Лицо, утрачивающее очертания, – знак предельной экзистенциальной ситуации, неизменно возникающей в фильмах Сокурова, рассматривающего человечность человека как предельно хрупкое начертание на поверхности тела, постоянно подвергающегося риску разрушения, стирания следов человечности с телесной поверхности. Человечность – это хрупкий рисунок на аморфной хаотичности материи, всегда готовой поглотить этот рисунок. Герои Киры Муратовой то и дело занимаются «гимнастикой для лица» (в «Перемене участи», «Второстепенных людях» и т. д.). Эта гимнастика – абсурдное гримасничанье, стирающее с лица смысловую экспрессивность мимики. Герои Сокурова вряд ли рискнули бы гримасничать. Их создателю слишком очевидна абсолютная хрупкость смысловой отчетливости. Сокуров только однажды в начале своей карьеры, в фильме «Скорбное бесчувствие», экспериментировал с экспрессивной мимикой. Но в дальнейшем маска идентифицируется для него именно с трагическим гротеском и умиранием.

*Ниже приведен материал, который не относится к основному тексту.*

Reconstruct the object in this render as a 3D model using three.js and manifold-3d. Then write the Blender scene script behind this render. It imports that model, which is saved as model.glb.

Бахтин в книге о Рабле заметил, что ренессансная телесность прямо связана с чувством космического страха, страха перед «безмерно большим». Реакцией на этот страх, по мнению Бахтина, было освоение «безмерно большого», пугающего, принятие их в собственное тело. Бахтин пишет об «освоении космических стихий в стихиях тела»[166]
, которое отражается в гротескном теле и образах телесного низа. То, что лицо превращается в тело, утрачивая свою экспрессивную отчетливость и сексуализируясь, то, что лицо превращается в маску, которая укрупняет его черты и делает их неотчетливыми, у Сокурова, как, возможно, и у Бахтина, отсылает к тому же процессу переживания страха смерти в «стихии тела». Бахтин дает прекрасное описание этого тела, подменяющего собой лицо: «гротескное тело здесь лишено фасада, лишено глухой замкнутой поверхности, лишено также и экспрессивной внешности: тело это – либо плодоносные телесные глубины, либо производительные зачинающие выпуклости»[167]. Это лицо, превратившееся в фаллическую шею (как лицо сына в финале «Матери и сына») либо проваливающееся в собственный вагинальный рот (как лицо Ленина в финале «Тельца»).